## EXERCISE BRIEF
Return, exactly as written, the run of lines that begins at the line containing "sphere(r = bead_r - bead_wall);" and ends at the line containing "for node in". Nothing outside that run belongs in the answer.

○ ○ ○ ○ ○

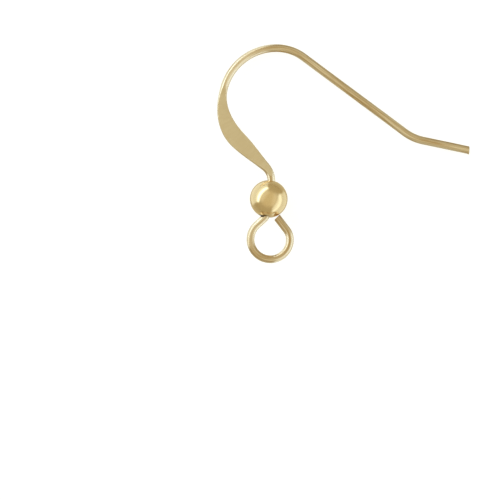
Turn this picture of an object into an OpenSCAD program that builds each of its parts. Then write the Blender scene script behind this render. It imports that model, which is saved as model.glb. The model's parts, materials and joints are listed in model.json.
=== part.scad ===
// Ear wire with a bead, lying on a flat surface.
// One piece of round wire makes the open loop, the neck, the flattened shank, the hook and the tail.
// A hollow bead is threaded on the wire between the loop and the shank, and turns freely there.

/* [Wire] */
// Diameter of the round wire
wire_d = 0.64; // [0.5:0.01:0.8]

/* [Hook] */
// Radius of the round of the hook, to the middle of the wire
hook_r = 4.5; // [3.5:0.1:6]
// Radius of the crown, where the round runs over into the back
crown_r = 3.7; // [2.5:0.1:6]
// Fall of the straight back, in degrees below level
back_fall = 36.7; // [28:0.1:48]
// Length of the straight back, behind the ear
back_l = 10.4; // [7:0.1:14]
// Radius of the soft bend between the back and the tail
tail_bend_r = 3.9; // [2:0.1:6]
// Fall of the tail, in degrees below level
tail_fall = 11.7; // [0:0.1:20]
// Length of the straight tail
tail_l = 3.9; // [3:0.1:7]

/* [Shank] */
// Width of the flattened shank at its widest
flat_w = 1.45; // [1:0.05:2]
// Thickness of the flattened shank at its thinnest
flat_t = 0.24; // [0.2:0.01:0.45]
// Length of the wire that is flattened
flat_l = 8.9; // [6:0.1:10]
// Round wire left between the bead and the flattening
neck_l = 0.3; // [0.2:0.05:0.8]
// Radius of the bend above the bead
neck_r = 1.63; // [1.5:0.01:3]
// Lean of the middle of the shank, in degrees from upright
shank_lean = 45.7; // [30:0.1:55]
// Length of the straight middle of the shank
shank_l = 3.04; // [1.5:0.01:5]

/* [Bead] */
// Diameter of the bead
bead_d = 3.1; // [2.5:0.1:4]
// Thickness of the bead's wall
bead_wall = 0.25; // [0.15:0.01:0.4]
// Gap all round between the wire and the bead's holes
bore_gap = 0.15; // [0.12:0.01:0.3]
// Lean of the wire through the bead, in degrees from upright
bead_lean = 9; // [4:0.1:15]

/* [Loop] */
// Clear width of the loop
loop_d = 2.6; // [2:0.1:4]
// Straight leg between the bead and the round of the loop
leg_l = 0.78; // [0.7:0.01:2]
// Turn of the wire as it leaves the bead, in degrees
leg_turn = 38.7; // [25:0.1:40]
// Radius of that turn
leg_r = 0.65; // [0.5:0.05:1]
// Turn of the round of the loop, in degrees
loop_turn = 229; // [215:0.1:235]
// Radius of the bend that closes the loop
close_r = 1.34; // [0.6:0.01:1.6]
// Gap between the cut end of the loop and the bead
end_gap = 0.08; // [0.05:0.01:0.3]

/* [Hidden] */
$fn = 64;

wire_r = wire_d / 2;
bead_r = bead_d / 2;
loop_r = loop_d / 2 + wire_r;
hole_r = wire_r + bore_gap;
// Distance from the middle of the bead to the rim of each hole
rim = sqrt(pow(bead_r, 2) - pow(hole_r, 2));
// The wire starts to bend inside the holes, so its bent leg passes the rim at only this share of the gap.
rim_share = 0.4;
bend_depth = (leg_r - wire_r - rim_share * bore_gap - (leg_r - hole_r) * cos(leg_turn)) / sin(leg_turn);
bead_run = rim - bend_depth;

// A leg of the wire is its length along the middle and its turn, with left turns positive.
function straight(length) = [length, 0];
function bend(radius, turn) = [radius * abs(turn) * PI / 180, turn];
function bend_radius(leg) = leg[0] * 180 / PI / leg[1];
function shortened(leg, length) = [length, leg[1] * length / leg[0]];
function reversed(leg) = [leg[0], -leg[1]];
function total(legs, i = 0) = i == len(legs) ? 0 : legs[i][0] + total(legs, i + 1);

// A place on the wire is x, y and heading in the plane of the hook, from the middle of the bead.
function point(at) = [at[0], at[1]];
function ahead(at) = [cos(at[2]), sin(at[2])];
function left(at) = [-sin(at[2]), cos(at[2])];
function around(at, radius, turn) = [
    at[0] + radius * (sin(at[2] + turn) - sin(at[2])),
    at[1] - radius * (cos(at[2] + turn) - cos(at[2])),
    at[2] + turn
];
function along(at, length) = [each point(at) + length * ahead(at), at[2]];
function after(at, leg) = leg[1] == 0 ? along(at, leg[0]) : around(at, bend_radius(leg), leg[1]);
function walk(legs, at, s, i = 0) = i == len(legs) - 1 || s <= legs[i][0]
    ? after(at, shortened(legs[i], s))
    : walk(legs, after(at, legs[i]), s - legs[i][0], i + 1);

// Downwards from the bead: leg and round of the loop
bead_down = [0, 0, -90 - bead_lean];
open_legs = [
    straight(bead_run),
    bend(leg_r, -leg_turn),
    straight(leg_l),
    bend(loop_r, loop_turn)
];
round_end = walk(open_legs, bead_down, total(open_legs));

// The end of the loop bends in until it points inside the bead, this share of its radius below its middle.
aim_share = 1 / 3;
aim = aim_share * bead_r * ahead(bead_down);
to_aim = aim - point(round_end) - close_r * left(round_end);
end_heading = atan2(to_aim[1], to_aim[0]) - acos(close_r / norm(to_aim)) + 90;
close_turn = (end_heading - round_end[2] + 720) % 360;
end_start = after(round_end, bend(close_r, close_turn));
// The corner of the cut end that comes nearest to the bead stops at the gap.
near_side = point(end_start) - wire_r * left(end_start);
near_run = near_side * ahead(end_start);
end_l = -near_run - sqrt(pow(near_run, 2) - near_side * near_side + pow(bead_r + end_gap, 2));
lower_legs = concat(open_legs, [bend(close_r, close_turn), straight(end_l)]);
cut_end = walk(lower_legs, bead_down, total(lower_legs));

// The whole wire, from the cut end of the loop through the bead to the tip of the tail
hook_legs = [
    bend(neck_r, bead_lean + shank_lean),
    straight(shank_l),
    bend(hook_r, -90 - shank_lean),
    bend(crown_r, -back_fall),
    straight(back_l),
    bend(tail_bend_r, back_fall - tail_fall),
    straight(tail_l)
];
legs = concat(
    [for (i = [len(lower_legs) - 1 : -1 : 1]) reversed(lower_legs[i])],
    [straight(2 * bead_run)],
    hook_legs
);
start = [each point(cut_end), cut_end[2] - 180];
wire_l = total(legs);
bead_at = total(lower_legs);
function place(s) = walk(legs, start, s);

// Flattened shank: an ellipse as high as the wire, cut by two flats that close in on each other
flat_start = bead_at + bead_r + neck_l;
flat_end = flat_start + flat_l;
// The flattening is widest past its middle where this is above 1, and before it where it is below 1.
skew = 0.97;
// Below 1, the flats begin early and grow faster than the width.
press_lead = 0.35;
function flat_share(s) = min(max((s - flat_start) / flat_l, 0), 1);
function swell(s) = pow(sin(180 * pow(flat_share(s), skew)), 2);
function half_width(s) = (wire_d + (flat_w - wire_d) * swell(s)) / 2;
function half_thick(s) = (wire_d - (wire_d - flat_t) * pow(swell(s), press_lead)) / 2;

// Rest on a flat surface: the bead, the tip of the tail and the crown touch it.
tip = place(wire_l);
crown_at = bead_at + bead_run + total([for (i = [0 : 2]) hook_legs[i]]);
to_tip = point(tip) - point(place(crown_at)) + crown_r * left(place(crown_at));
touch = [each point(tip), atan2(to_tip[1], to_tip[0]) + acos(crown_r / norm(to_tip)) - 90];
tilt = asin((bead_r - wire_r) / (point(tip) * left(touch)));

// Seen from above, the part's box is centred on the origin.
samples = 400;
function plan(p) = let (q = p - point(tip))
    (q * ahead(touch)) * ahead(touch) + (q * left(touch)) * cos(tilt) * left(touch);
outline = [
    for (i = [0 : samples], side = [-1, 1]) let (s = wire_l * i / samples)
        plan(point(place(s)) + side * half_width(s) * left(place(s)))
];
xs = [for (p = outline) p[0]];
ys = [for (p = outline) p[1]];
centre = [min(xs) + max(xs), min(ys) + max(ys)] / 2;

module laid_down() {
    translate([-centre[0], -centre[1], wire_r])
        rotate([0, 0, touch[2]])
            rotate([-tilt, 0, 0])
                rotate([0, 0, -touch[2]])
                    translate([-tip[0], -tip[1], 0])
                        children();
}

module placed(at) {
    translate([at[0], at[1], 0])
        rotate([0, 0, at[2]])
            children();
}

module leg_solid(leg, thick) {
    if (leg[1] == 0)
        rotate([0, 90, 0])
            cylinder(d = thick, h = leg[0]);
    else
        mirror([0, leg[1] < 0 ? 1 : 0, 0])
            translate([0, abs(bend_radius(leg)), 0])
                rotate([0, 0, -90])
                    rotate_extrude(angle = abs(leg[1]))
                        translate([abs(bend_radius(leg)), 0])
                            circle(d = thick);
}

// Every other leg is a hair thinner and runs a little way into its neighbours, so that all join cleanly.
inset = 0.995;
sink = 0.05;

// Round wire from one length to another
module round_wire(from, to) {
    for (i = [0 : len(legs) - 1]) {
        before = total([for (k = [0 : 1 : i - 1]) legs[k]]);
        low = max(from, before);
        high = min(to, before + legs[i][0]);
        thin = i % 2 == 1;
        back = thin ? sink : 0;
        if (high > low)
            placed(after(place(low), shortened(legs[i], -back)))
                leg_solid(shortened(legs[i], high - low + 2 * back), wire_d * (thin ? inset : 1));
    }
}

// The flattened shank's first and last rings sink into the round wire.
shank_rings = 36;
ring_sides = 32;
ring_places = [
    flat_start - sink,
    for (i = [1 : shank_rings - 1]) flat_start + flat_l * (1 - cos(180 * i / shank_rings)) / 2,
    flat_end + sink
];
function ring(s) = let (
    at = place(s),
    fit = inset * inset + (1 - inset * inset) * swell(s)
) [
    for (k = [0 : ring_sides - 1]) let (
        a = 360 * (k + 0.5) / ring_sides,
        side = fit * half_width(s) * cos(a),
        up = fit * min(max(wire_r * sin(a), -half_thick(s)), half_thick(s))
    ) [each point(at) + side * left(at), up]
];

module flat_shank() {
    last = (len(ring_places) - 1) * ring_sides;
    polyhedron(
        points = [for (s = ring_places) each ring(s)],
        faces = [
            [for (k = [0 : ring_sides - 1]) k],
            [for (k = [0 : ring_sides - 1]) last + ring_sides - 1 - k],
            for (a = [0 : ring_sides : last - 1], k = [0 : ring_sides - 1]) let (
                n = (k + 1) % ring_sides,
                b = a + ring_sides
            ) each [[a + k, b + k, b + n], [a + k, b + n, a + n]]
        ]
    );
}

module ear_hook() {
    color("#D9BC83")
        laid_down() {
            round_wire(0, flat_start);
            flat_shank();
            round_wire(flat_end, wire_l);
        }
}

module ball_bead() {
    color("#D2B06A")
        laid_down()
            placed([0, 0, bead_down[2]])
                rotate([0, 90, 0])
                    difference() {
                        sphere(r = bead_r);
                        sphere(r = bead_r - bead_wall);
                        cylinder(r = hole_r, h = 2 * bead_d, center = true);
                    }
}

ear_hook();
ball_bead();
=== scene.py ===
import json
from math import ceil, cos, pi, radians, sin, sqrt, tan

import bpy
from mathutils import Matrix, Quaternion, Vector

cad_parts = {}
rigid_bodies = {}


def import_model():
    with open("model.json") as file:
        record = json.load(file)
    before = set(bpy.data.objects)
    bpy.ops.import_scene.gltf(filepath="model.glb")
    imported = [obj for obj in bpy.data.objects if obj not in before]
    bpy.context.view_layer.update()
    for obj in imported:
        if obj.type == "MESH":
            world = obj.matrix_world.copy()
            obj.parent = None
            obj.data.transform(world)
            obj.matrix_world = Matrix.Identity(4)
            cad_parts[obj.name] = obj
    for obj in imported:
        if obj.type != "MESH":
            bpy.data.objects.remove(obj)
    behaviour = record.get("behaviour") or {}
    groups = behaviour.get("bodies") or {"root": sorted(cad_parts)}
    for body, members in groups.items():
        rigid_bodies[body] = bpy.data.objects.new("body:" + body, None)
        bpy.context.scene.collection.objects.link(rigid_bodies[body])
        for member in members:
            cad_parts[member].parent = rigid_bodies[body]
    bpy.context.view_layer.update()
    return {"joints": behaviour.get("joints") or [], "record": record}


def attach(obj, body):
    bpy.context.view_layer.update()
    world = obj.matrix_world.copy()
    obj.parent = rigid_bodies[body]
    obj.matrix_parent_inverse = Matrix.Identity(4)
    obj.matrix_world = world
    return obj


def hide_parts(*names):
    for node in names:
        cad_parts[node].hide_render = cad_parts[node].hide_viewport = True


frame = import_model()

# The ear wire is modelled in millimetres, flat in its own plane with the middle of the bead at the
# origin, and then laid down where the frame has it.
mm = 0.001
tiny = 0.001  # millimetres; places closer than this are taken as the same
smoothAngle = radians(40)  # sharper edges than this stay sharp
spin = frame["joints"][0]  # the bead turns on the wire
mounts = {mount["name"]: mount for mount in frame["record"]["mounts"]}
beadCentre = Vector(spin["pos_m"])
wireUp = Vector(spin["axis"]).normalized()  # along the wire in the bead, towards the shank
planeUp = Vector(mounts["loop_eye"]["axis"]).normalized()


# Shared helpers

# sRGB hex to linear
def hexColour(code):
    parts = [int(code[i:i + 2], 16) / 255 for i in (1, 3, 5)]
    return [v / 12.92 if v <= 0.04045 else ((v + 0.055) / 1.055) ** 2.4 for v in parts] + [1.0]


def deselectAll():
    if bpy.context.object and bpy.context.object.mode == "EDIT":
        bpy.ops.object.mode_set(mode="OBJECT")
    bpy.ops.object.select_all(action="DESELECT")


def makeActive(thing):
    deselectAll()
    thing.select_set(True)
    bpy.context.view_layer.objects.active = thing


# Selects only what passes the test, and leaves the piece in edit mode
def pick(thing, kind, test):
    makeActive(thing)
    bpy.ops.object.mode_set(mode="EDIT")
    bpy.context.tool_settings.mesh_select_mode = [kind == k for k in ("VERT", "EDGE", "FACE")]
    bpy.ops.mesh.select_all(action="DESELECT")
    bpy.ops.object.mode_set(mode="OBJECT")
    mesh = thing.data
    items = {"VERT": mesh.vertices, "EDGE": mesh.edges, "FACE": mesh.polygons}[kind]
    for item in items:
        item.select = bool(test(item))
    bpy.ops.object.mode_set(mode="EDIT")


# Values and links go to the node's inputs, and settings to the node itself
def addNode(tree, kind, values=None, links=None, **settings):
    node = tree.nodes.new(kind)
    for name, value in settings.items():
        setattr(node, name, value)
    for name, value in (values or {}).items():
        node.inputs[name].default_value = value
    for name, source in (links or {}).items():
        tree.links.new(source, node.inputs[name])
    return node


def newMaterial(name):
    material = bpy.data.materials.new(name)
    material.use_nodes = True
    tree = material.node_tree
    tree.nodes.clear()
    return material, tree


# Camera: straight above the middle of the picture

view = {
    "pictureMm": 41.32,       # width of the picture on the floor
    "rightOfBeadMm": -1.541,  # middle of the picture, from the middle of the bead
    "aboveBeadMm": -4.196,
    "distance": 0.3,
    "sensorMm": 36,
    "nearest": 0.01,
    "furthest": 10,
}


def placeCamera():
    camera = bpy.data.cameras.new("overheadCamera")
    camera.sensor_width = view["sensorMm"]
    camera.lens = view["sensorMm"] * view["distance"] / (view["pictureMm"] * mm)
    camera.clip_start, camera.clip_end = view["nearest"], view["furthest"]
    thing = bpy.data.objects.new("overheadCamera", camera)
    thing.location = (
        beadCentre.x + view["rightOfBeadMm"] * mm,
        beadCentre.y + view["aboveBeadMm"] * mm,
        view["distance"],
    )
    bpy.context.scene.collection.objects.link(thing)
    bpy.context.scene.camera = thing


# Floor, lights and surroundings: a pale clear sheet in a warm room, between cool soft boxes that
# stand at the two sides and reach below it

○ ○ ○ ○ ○

## EXERCISE RESPONSE
                        sphere(r = bead_r - bead_wall);
                        cylinder(r = hole_r, h = 2 * bead_d, center = true);
                    }
}

ear_hook();
ball_bead();
=== scene.py ===
import json
from math import ceil, cos, pi, radians, sin, sqrt, tan

import bpy
from mathutils import Matrix, Quaternion, Vector

cad_parts = {}
rigid_bodies = {}


def import_model():
    with open("model.json") as file:
        record = json.load(file)
    before = set(bpy.data.objects)
    bpy.ops.import_scene.gltf(filepath="model.glb")
    imported = [obj for obj in bpy.data.objects if obj not in before]
    bpy.context.view_layer.update()
    for obj in imported:
        if obj.type == "MESH":
            world = obj.matrix_world.copy()
            obj.parent = None
            obj.data.transform(world)
            obj.matrix_world = Matrix.Identity(4)
            cad_parts[obj.name] = obj
    for obj in imported:
        if obj.type != "MESH":
            bpy.data.objects.remove(obj)
    behaviour = record.get("behaviour") or {}
    groups = behaviour.get("bodies") or {"root": sorted(cad_parts)}
    for body, members in groups.items():
        rigid_bodies[body] = bpy.data.objects.new("body:" + body, None)
        bpy.context.scene.collection.objects.link(rigid_bodies[body])
        for member in members:
            cad_parts[member].parent = rigid_bodies[body]
    bpy.context.view_layer.update()
    return {"joints": behaviour.get("joints") or [], "record": record}


def attach(obj, body):
    bpy.context.view_layer.update()
    world = obj.matrix_world.copy()
    obj.parent = rigid_bodies[body]
    obj.matrix_parent_inverse = Matrix.Identity(4)
    obj.matrix_world = world
    return obj


def hide_parts(*names):
    for node in names:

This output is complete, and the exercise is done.